The officers who have left ended up going to other area departments, such as Wabash, Logansport and Kokomo, which pay better than Peru, he said. That pay gap has also led to a sharp drop in the number of new officers applying.

Starting officers in Peru make $42,000 after the City Council last year approved a 6.5% pay raise. That’s still around $18,000 less than what Kokomo pays for a first-class patrolman, and substantially less than Wabash, Logansport and other area departments.

“We have to be competitive in the area, or we’re going to keep paying officers overtime, and keep watching officers come and then keep watching them leave,” Sofianos said.

But Peru Mayor Miles Hewitt, who retired from the police department before being elected to his position, said the city only has so much money, and approving

another pay raise would mean other city departments have less funding.

“These guys deserve more than what they’re getting,” he said. “The question is, do we take away from other departments? Where are we going to find the extra money to give them?”

Hewitt said the police department also offers much better insurance and benefits than other area departments, and told recruitment officers to pitch that to applicants as a reason to go to Peru.
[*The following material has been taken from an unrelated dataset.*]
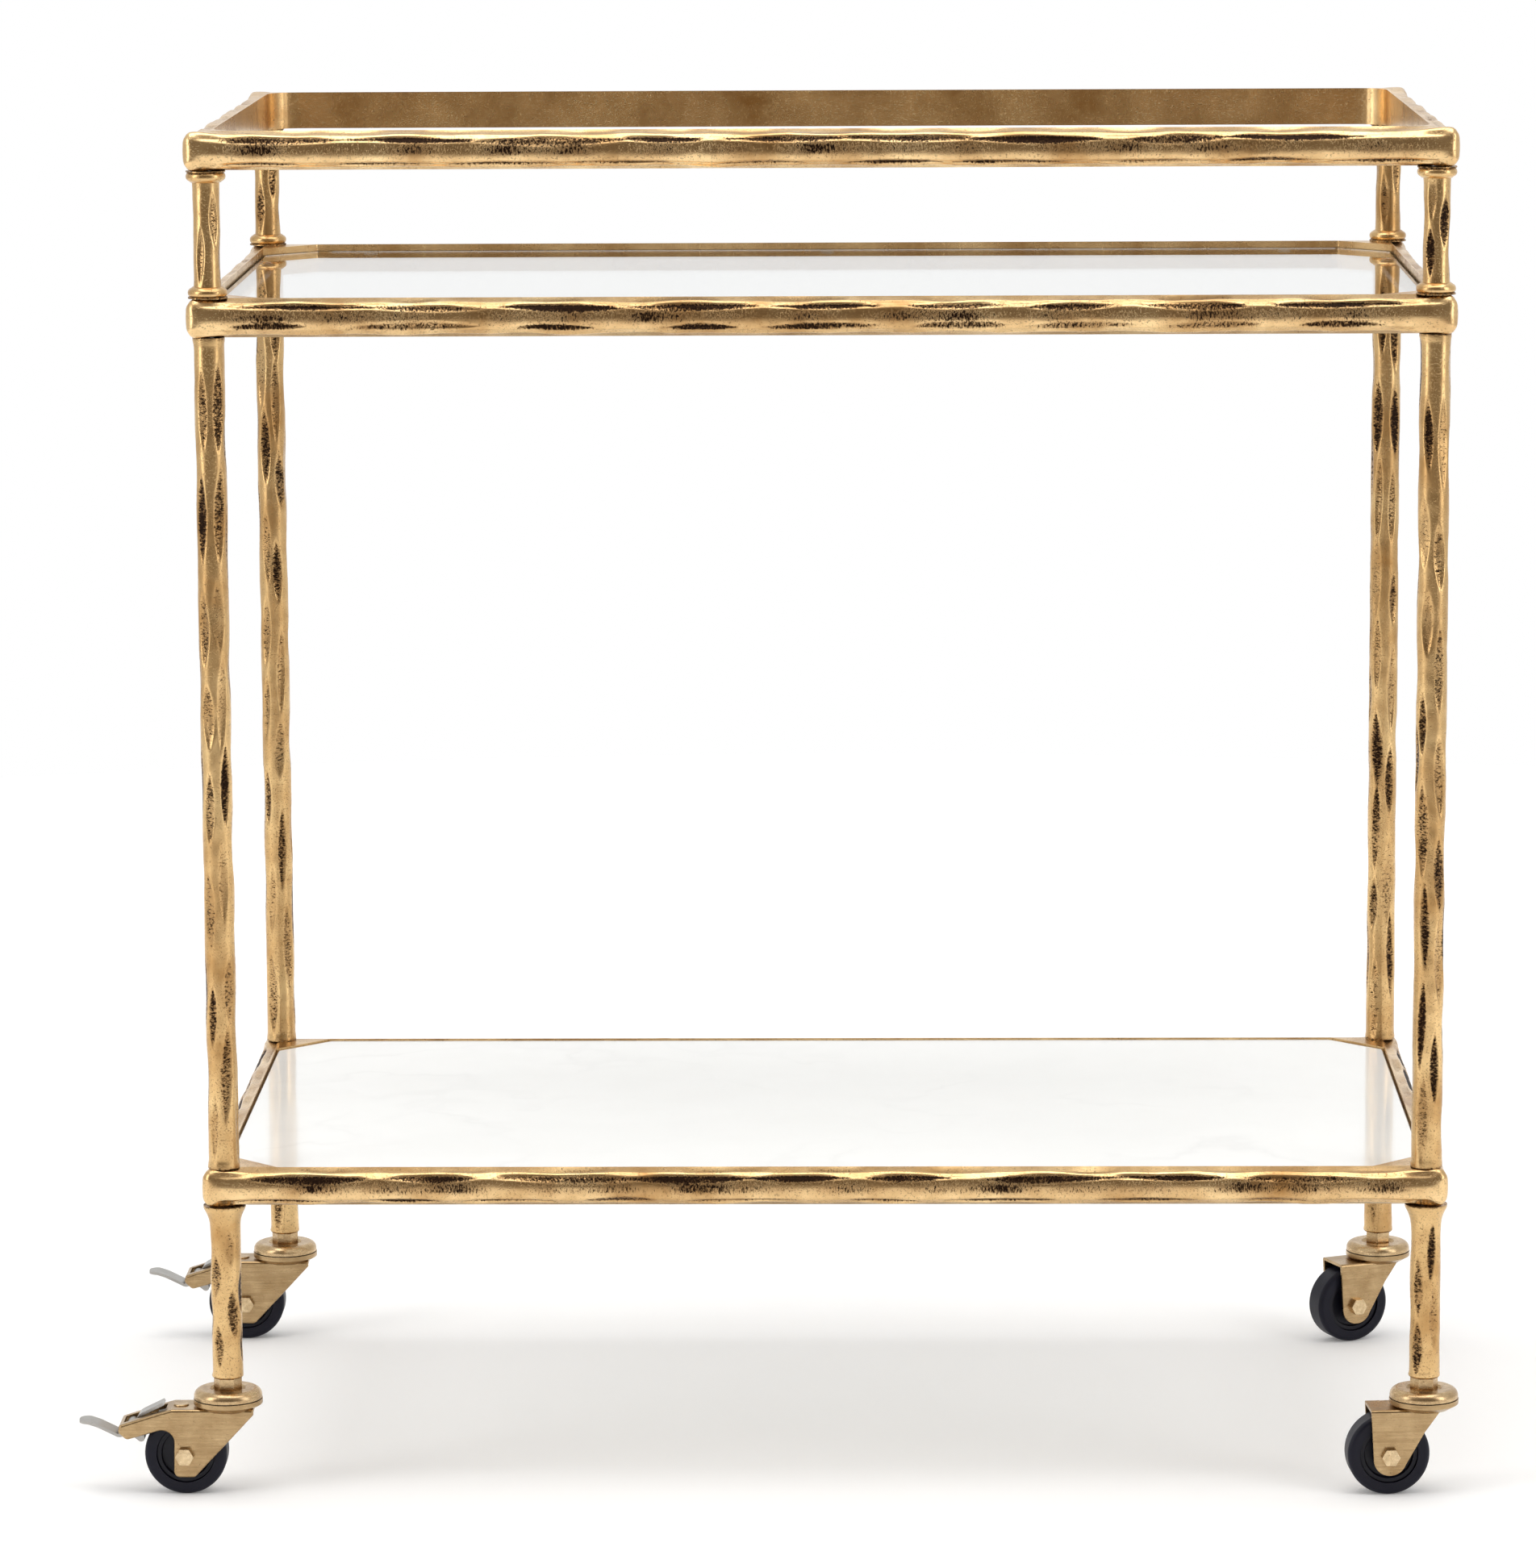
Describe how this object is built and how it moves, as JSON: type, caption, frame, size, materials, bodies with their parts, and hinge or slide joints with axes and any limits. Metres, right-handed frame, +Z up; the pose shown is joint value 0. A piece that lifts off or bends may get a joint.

But Sofianos said younger people looking to become an officer mostly care about starting salaries, not insurance or benefits that don’t kick in sometimes for years.

“We don’t pay enough,” he said. “It’s not the environment. It’s not the equipment. It’s the pay. The pay has to go up.”

Officer Sam Finnegan, an administrator with the local Fraternal Order of Police, told the council the department has had a retention problem for years, but it’s only going to get worse if the city doesn’t do something to entice officers to stay.

He said six officers have already said they’re retiring in 2024 after 20 years, and another four might do the same.

“I can tell you, the department won’t be able to function,” he said. “You won’t have people to train the new officers coming in.”

Councilman Steve Anderson said the lack of staff has gotten so bad that it’s become a public safety issue. He said officers this year have worked around 1,700 hours of overtime, which cost the city $78,000. Some have worked 16 days straight, he said, as well as double shifts.

“That’s not safe for them to be in their squad cars,” Anderson said. “It’s not safe for them, and it’s not safe for the public.”

Finnegan told the council that more than anything, officers want to know the city has a long-term plan on how it will get more officers to apply, and then retain them in order to stop the staffing shortage that has plagued the city for decades.

“It’s been too long since we had plan,” he said.

“We know it can’t be changed overnight, but we need some direction. We need to know we’re supported, because we’re killing ourselves out there right now. It’s tough to come to work somedays.”

The struggle to recruit qualified officers intensified in 2019 when a new state law allowed police departments to hire from a 50-mile radius from city limits. The law previously only allowed departments to hire from inside the county, or from adjoining counties.

The new law means departments have to compete harder for officers, who now have many more options on where to apply.

The new law led Kokomo officials to issue a 20% pay increase over three years as part of a push to draw more applicants, including minority officers, to the department. By 2023, firstclass patrolmen will earn $61,850.